A: Probably. The majority of our development efforts have shifted to salmon, since it provides a richer framework and model for future extension. Also, some aspects of the salmon model cannot be properly backported to Sailfish. We recommend using salmon if there’s nothing preventing you from doing so.
Q: How can I control the speed of salmon’s bias correction?

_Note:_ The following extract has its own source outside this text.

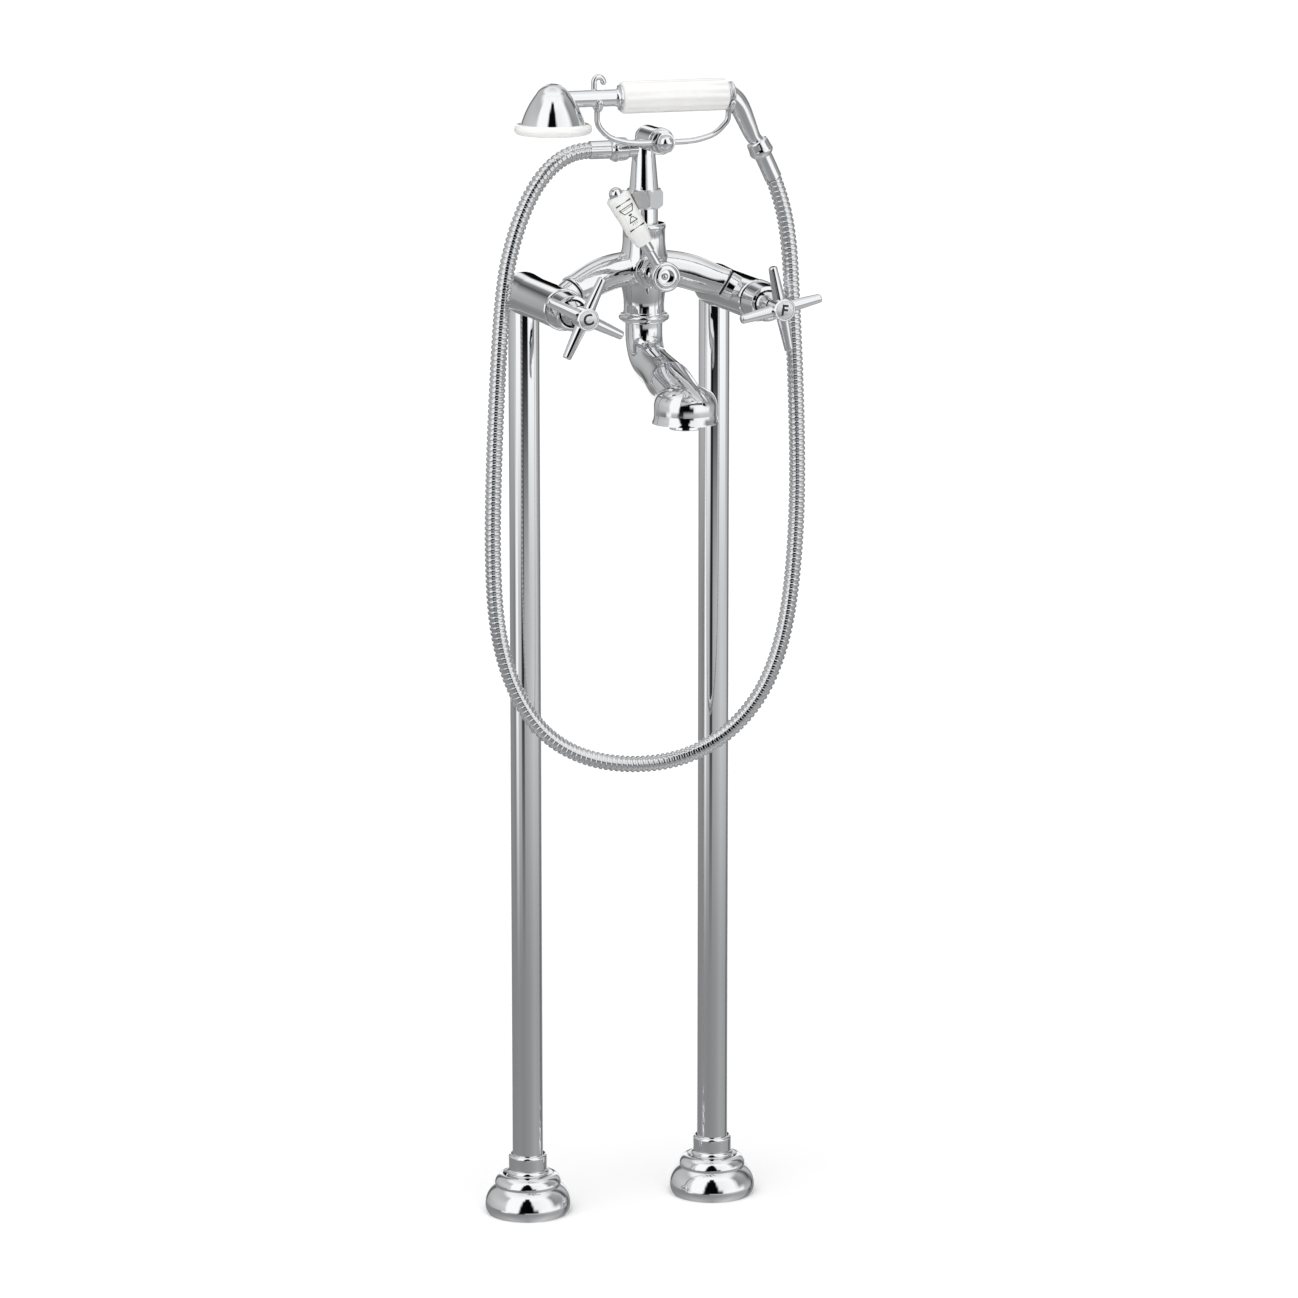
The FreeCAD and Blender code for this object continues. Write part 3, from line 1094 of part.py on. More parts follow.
def hose_ferrule(base, way, length, radius):
    """The swaged sleeve at a hose end, with a tail that goes into the nut."""
    grip = HOSE_DIAMETER / 2 + PIPE_GAP
    reach = HOSE_NUT_LIP
    return turned([
        (HOSE_BORE / 2, -reach), (radius - 1.2 - PIPE_GAP, -reach), (radius - 1.2 - PIPE_GAP, 0),
        (radius - 0.4, 0), (radius, 0.4), (radius, length - 0.2), (radius - 0.2, length), (grip, length),
        (grip, length - HOSE_GRIP), (HOSE_BORE / 2, length - HOSE_GRIP),
    ], base, way)


def shower_hose():
    """The hose as a plain tube along its hanging route."""
    start = Vector(hose_start_x + HOSE_GRIP, MIXER_Y, OUTLET_Z)
    end = hose_end - tail_way * HOSE_GRIP
    path, radii = rounded_path([start] + HOSE_ROUTE + [end + tail_way * HOSE_LAST_RUN, end])
    solid = swept(path, HOSE_DIAMETER / 2)
    print("hose radii", [round(r) for r in radii])
    print("hose length", round(path.Length, 1), "volume ratio",
          round(solid.Volume / (math.pi * HOSE_DIAMETER ** 2 / 4 * path.Length), 4))
    return solid


# ---- Handset -----------------------------------------------------------------------------------

def handset_point(x, z=HANDSET_Z):
    return Vector(x, HANDSET_Y, z)


def rose_profile(shrink):
    """Half outline of the rose's dome, from its foot to its top."""
    top = ROSE_FOOT_Z + ROSE_DOME_HEIGHT - shrink
    foot = ROSE_FOOT_Z
    r = ROSE_RADIUS - shrink
    crown_r = ROSE_CROWN_RADIUS - shrink
    crown_z = ROSE_CROWN_Z - shrink * 0.5
    waist = ((r + crown_r) / 2 + 1.2, (foot + crown_z) / 2 + 0.8)
    return [(0, foot), (r, foot), (waist, (crown_r, crown_z)), cap(crown_r, crown_z, top)]


def rose_shell():
    """The spun dome of the rose, with a hole for the tube."""
    base = Vector(ROSE_X, HANDSET_Y, 0)
    shell = turned(rose_profile(0.0), base).cut(turned(rose_profile(ROSE_WALL), base))
    return shell.cut(rod(NECK_RADIUS + PIPE_GAP, GRIP_START_X - ROSE_X, handset_point(ROSE_X), RIGHT))


def rose_rim():
    """The white ring round the face of the rose."""
    top = ROSE_FOOT_Z
    low = top - RIM_HEIGHT
    r = RIM_RADIUS
    k = RIM_HEIGHT / 2
    return turned([
        (RIM_INNER_RADIUS, low), (r - k, low), ((r, low + k), (r - k, top)), (RIM_INNER_RADIUS, top),
    ], Vector(ROSE_X, HANDSET_Y, 0))


def spray_plate():
    """The perforated face."""
    z = ROSE_FOOT_Z - RIM_HEIGHT + 1.0
    plate = rod(RIM_INNER_RADIUS - PIPE_GAP, SPRAY_PLATE_THICKNESS, Vector(ROSE_X, HANDSET_Y, z), UP)
    pitch = (RIM_INNER_RADIUS - 2.0) / (len(SPRAY_RING_HOLES) + 0.6)
    holes = []
    for row, count in enumerate(SPRAY_RING_HOLES, start=1):
        for i in range(count):
            a = 2 * math.pi * i / count
            spot = Vector(ROSE_X + row * pitch * math.cos(a), HANDSET_Y + row * pitch * math.sin(a), z)
            holes.append(rod(SPRAY_HOLE_DIAMETER / 2, SPRAY_PLATE_THICKNESS, spot, UP))
    return plate.cut(Part.makeCompound(holes))


def handset_tube():
    """The neck from the rose to the grip with its flared collar, going on inside the grip to the tail."""
    start = ROSE_X + 8.0
    flare = GRIP_START_X - start
    inner = NECK_INNER_RADIUS
    bore = NECK_INNER_RADIUS - 1.4
    end = GRIP_END_X + TAIL_RING_LENGTH - start
    n = NECK_RADIUS
    solid = turned([
        (bore, 0), (n, 0), (n, flare - 7.0), ((n + 0.9, flare - 3.4), (NECK_COLLAR_RADIUS, flare - 1.6)),
        (NECK_COLLAR_RADIUS, flare), (inner, flare), (inner, end), (bore, end),
    ], handset_point(start), RIGHT)
    return solid


def handset_grip():
    """The fluted porcelain sleeve."""
    n = GRIP_END_X - GRIP_START_X
    r = GRIP_RADIUS
    e = GRIP_ROUND
    k = e * 0.293
    body = turned([(GRIP_BORE / 2, 0), (r - e, 0), ((r - k, k), (r, e)), (r, n - e),
                   ((r - k, n - k), (r - e, n)),
                   (GRIP_BORE / 2, n)], handset_point(GRIP_START_X), RIGHT)
    away = r + GRIP_FLUTE_RADIUS - GRIP_FLUTE_DEPTH
    flutes = []
    for i in range(GRIP_FLUTES):
        a = 2 * math.pi * (i + 0.5) / GRIP_FLUTES
        spot = handset_point(GRIP_START_X) + Vector(0, away * math.cos(a), away * math.sin(a))
        flutes.append(rod(GRIP_FLUTE_RADIUS, n, spot, RIGHT))
    return body.cut(Part.makeCompound(flutes))


def handset_tail():
    """The bent end of the handset: two turned rings at the grip, then a tapered bend to the hose nut."""
    base = handset_point(GRIP_END_X)
    n = TAIL_RING_LENGTH
    r = TAIL_RING_RADIUS
    rings = turned([
        (0, 0), (r - 0.5, 0), ((r, 1.2), (r - 0.6, 2.4)), (r - 1.2, 2.9), (r - 0.6, 3.4),
        ((r, 4.6), (r - 1.0, n)), (TAIL_ROOT_RADIUS, n), (0, n),
    ], base, RIGHT)
    end_way = tail_way
    centres = [handset_point(GRIP_END_X + along, HANDSET_Z - drop) for along, drop, radius in TAIL_BEND]
    centres += [tail_end]
    radii = [radius for along, drop, radius in TAIL_BEND] + [TAIL_END_RADIUS]
    ways = [(after - before).normalize() for before, after in zip(centres, centres[2:])]
    ways = [Vector(0.93, 0, -0.36).normalize()] + ways + [end_way]
    solid = rings.fuse(loft(list(zip(centres, ways, radii)), FRONT)).cut(rod(2 * r, n, base, LEFT))
    beside_fork = FORK_SIDE_GAP + 2 * CRADLE_ROD_RADIUS + FORK_SIDE_GAP
    solid = solid.cut(tube(2 * r, r, beside_fork, base, RIGHT))
    solid = solid.fuse(rod(TAIL_END_RADIUS, END_NUT_LENGTH - HOSE_NUT_LIP, tail_end, end_way))
    solid = solid.cut(loft([(c, d, TAIL_BORE / 2) for c, d in zip(centres, ways)], FRONT))
    solid = solid.cut(rod(TAIL_BORE / 2, END_NUT_LENGTH - HOSE_NUT_LIP, tail_end, end_way))
    return solid.cut(rod(NECK_INNER_RADIUS + PIPE_GAP, n, base, RIGHT))


# ---- Build -------------------------------------------------------------------------------------

for name, side in SIDES.items():
    x = side * leg_x
    angle = HOT_HANDLE_ANGLE if name == "hot" else COLD_HANDLE_ANGLE
    export(name + "_floor_flange", floor_flange(x))
    export(name + "_flange_collar", flange_collar(x))
    export(name + "_lower_leg", lower_leg(x))
    export(name + "_upper_leg", upper_leg(x))
    export(name + "_valve_body", valve_body(side))
    export(name + "_cartridge", cartridge(side))
    export(name + "_bonnet", bonnet(side))
    export(name + "_spindle", spindle(side))
    export(name + "_handle", handle(side, angle))
    export(name + "_handle_screw", handle_screw(side))
    export(name + "_index_disc", index_disc(side))

both = [side * leg_x for side in SIDES.values()]
export("collar_grub_screws", *[grub_screw(x) for x in both])
export("floor_fixing_plates", *[fixing_plate(x) for x in both])
export("floor_anchor_screws", *[anchor_screw(px, py) for x in both for px, py in anchor_places(x)])
export("leg_joint_nipples", *[joint_nipple(x) for x in both])
export("leg_joint_o_rings", *[joint_o_ring(x, z) for x in both for z in groove_heights()])
export("arm_union_washers", *[
    union_washer(arm_end(side), arm_direction(side), ARM_END_RADIUS - ARM_END_ROUND - 0.4,
                 SPIGOT_END_RADIUS + PIPE_GAP) for side in SIDES.values()])

export("mixer_body", mixer_body())

export("diverter_bonnet", diverter_bonnet())
export("diverter_cartridge", diverter_cartridge())
export("diverter_spindle", diverter_spindle())
export("diverter_hub", diverter_hub())
export("diverter_hub_screw", diverter_hub_screw())
export("diverter_lever_rod", lever_rod())
export("diverter_lever_grip", lever_grip())
export("diverter_lever_cap", lever_cap())

export("spout_swivel_ring", spout_swivel_ring())
export("spout", spout())
export("spout_o_rings", *[spout_o_ring(z) for z in spout_groove_heights()])
export("aerator_housing", aerator_housing())
export("aerator_insert", aerator_insert())

export("riser_tail", riser_tail())
export("riser_union_nut", riser_union_nut())
export("riser_washer", riser_washer())
export("riser_tee", riser_tee())
export("cradle_bow", cradle_bow())
export("cradle_bolt", cradle_bolt())
export("cradle_cap_nut", cradle_cap_nut())

export("outlet_hose_nut", hose_nut(Vector(OUTLET_SHOULDER_X, MIXER_Y, OUTLET_Z), LEFT, HOSE_NUT_LENGTH,
                                   OUTLET_THREAD_RADIUS, HOSE_FERRULE_RADIUS))
export("outlet_hose_ferrule", hose_ferrule(Vector(outlet_nut_x, MIXER_Y, OUTLET_Z), LEFT,
                                           HOSE_FERRULE_LENGTH,
                                           HOSE_FERRULE_RADIUS))
export("shower_hose", shower_hose())
export("handset_hose_ferrule", hose_ferrule(end_ferrule_base, tail_way, END_FERRULE_LENGTH,
                                            END_FERRULE_RADIUS))
export("handset_hose_nut", hose_nut(tail_end, tail_way, END_NUT_LENGTH, TAIL_END_RADIUS, END_FERRULE_RADIUS))

export("rose_shell", rose_shell())
export("rose_rim", rose_rim())
export("spray_plate", spray_plate())
export("handset_tube", handset_tube())
export("handset_grip", handset_grip())
export("handset_tail", handset_tail())
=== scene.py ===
import json
import math

import bmesh
import bpy
from mathutils import Matrix, Vector


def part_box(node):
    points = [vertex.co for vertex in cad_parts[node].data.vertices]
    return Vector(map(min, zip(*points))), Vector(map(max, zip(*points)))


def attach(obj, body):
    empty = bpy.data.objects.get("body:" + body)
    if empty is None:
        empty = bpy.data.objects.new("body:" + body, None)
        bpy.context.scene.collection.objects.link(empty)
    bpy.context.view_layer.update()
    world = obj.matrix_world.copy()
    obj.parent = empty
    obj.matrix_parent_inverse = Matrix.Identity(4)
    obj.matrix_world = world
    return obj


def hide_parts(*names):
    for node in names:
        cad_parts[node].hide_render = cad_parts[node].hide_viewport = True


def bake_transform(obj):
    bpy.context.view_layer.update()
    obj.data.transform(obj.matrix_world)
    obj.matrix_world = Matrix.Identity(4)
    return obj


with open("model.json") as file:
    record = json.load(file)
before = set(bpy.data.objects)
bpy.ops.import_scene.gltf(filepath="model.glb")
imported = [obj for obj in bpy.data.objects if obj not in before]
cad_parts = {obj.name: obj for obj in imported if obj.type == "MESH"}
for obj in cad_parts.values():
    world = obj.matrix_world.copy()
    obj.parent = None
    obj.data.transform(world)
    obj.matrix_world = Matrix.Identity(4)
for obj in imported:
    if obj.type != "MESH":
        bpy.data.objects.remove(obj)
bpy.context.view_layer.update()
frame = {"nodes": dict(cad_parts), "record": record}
MM = 0.001    # the tables of shapes are in millimetres; the camera and the floor are in metres

# ---- Camera and studio ---------------------------------------------------------------------------
# A long lens a little to the left of the filler and above it, as the catalogue photograph was taken. The
# studio is a white floor under one broad soft light, with grey walls and a dark gap behind the camera
# that give the plating its black and white streaks.

CAMERA_PLACE = (-1.5302, -4.4439, 1.490)
CAMERA_TURN = math.radians(-19.3216)
CAMERA_TILT = math.radians(11.647)
CAMERA_LENS_MM = 146.9
CAMERA_SENSOR_MM = 36.0
CAMERA_FAR_END = 100.0
FLOOR_SIZE = 60.0
SOFT_LIGHT_LEAN = (18.0, -12.0)
SOFT_LIGHT_SPREAD = 75.0
SOFT_LIGHT_STRENGTH = 2.85
SKY_STRENGTH = 1.2
BACKDROP_WHITE = "FFFFFF"
SKY_GREY = "8C8C8C"    # what lights the matt surfaces; the plating sees the bands below

scene = bpy.context.scene
scene.view_settings.view_transform = "Standard"

camera_data = bpy.data.cameras.new("camera")
camera_data.lens = CAMERA_LENS_MM
camera_data.sensor_width = CAMERA_SENSOR_MM
camera_data.clip_end = CAMERA_FAR_END
camera = bpy.data.objects.new("camera", camera_data)
camera.location = CAMERA_PLACE
camera.rotation_euler = (math.radians(90.0) - CAMERA_TILT, 0.0, CAMERA_TURN)
scene.collection.objects.link(camera)
scene.camera = camera


def add(tree, kind, inputs=None, **settings):
    """Adds a shader node with its settings, and fills or links its inputs."""
    made = tree.nodes.new("ShaderNode" + kind)
    for key, value in settings.items():
        setattr(made, key, value)
    for key, value in (inputs or {}).items():
        if isinstance(value, bpy.types.NodeSocket):
            tree.links.new(value, made.inputs[key])
        else:
            made.inputs[key].default_value = value
    return made


def linear(code):
    """An sRGB hex colour as a linear one."""
    parts = [int(code[i:i + 2], 16) / 255 for i in (0, 2, 4)]
    return tuple(c / 12.92 if c <= 0.04045 else ((c + 0.055) / 1.055) ** 2.4 for c in parts) + (1.0,)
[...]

A: salmon’s fragment-GC bias correction, evauates the potential bias attributable to every position on every transcript from fragments of different potential lengths (which occurs with a non-trivial probability). Sampling the fragment distribution at different frequencies allows to control the computational efficiency of this procedure at a potential cost to the bias modeling quality. By default, salmon (>= v0.10) samples every 5th fragment size, and interpolates between these values. The --biasSpeedSamp
option controls the sampling rate, sampling from the set of fragment sizes and interpolating intermediate results. This can speed up fragment-GC bias correction by a multiplicative factor (at the cost of potentially reducing the fidelity of the bias model). Generally, the effect of such sampling tends to be small, and sampling parameters of 10 or less should give very similar results to the full model. Additionally, you can reduce the amount of memory salmon uses to store pre-computed GC counts along transcripts with the --reduceGCMemory
option. This option has no effect on accuracy, but can reduce memory usage (for a very small potential increase in runtime).